Asked how she would describe her leadership style, Marlow said it is participative, authentic, with a dash of risk-taking and fun.

“Participative is different to consensus for me. You can’t always drive to consensus but the value of participative leadership is you engage the wisdom of crowns. I don’t have the answer to everything. If only I did. I could be much faster and be home by midday. I try and make sure that I engage a model that engages my leadership team and my management community as well as the individual contributors to help us plan and grow.

“I have a very authentic style: ‘what you see is what you get.’ I don’t have the energy to put up a façade every day. I have to get the kids ready for school, work with a team in region, work with our customers and partners. If a company doesn’t want me for what I am - if they only want me for a façade - then they don’t really want me.”

It is also her style to take risks, she added. “You don’t always have all the information so working with both the information and the people at hand, and your gut and your instinct with years of experience, guiding you, then you can take some risks. My leadership style also likes to have a bit of fun. I spend too many hours here not to enjoy what I do.”

Helping others

Certainly, Marlow’s philanthropic ways continue to this day – in not only her personal life, but in her professional role at Microsoft.

In giving back to the community, she’s passionate about education and diversity. “Being a female CEO is both a privilege and a responsibility. I do have an opportunity to be a role-model to other women, ‘that you can do it, and do it in a way that you don’t have to sell your soul.‘

“It is super clear to me that my family is No. 1. I love my job, but I love my family more. That doesn’t disrespect my role or the company. I love what I do and I care about the people who work here. That’s really important to me. But if you know what your true north is – for me it is maintaining my family.

So then it is about, ‘How do I do this job successfully plus honour that priority for me.” One of her main “life goals” is to further her charitable commitments. “Being in this role has helped me form some new areas of interest. I sit on two boards of two charities. One is the Beacon Foundation and the other one is Australian Business Community Network (ABCN). Both of these charities are focused on working with students at disadvantaged schools and providing programs to help them.

“I come from a philosophy that said everybody is born equal. Everybody is not always born into equal circumstances though. And my children got lucky. They were born into really good circumstances – they won the lottery. But not everybody wins that. Some of these kids are second and third generation unemployment.”

And like her passion towards charitable work, Marlow is very connected with her family – with her extended network (her mother and siblings), her supportive husband and her two girls (11- and 8-year-old). “We’re a very close family.

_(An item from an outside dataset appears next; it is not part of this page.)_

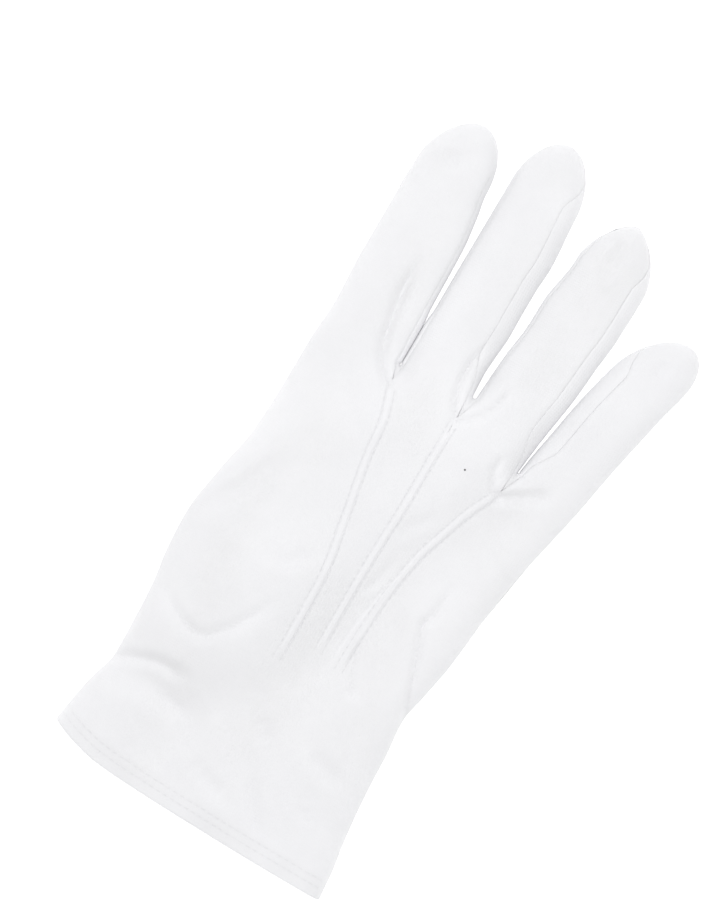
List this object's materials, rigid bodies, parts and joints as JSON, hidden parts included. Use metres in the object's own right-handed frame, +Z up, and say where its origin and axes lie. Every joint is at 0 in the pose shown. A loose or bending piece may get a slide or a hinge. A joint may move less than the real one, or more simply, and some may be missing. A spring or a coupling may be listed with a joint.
{
  "type": "parade glove",
  "caption": "White cotton dress glove for the right hand, lying flat with its back up, with raised points on the back, finger gussets, a folded thumb and a hemmed cuff.",
  "frame": {"origin": "middle of the glove's footprint, on the surface that it lies on", "axes": "+X from the index finger's side to the little finger's side, +Y from the cuff to the fingertips, +Z up out of the back of the hand"},
  "size_m": [0.1258, 0.2556, 0.0181],
  "materials": {
    "cotton": "matte white cotton knit"
  },
  "bodies": {
    "root": {"back_panel": "cotton", "palm_panel": "cotton", "fourchette_index_middle": "cotton", "fourchette_middle_ring": "cotton", "fourchette_ring_little": "cotton", "thumb": "cotton", "cuff_hem": "cotton"}
  },
  "joints": []
}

Four of the siblings just came back from two weeks in the US together - nineteen of us traipsing around the west coast of the US.”

On the family front, you shouldn't mess with a focused and organised Marlow when she’s involved with a school function. “This year I’m a Year 3 class Mum. Lucy is in Year 3. I did it when Sophie was in Year 3. That is taking up a chunk of time.”

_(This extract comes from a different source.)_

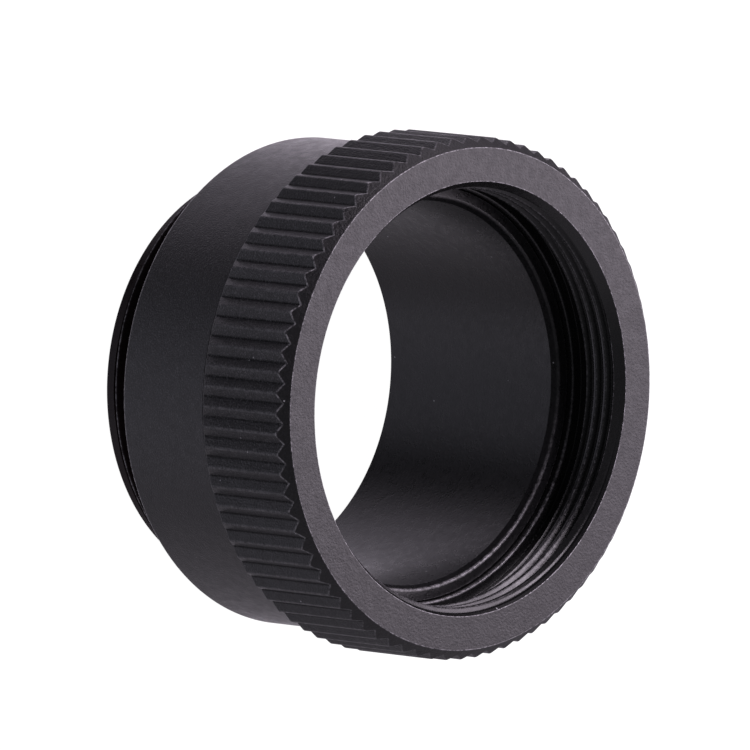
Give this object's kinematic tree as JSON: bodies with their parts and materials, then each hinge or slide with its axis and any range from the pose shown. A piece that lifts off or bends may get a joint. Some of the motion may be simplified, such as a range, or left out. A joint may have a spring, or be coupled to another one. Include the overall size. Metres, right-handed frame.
{
  "type": "threaded extension ring",
  "caption": "Black threaded extension ring with a knurled turning collar holding the female thread, a plain body and a male thread at the other end.",
  "frame": {"origin": "centre of the rim at the male-thread end, on the ring's axis", "axes": "+Z along the ring's axis, from the male thread towards the knurled collar and its female socket"},
  "size_m": [0.0306, 0.0306, 0.0183],
  "materials": {
    "blasted_anodised": "bead-blasted, black anodised",
    "bore_anodised": "smooth, black anodised",
    "satin_anodised": "satin, black anodised"
  },
  "bodies": {
    "barrel": {"threaded_barrel": "satin_anodised", "flanged_liner": "bore_anodised"},
    "collar": {"knurled_collar": "blasted_anodised"}
  },
  "joints": [
    {"name": "collar_turn", "type": "hinge", "parent": "barrel", "child": "collar", "pos_m": [0, 0, 0.0119], "axis": [0, 0, 1], "continuous": true}
  ]
}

She just recently organised a Melbourne Cup lunch at the school and brought out all the Microsoft power tools to help her organise. “As all the mums at the school will say, ‘Everything is done on an Excel table, and everything is really efficient,’” she chuckled. “I use all the tools at my disposal to make that a highly organised, structured planning process.”

Certainly, the personal Marlow and the professional Marlow have one trait in common - being organised.

“I had to be organised to survive,” Marlow said, recounting her early days in Sydney and her rise to the top of Microsoft Australia.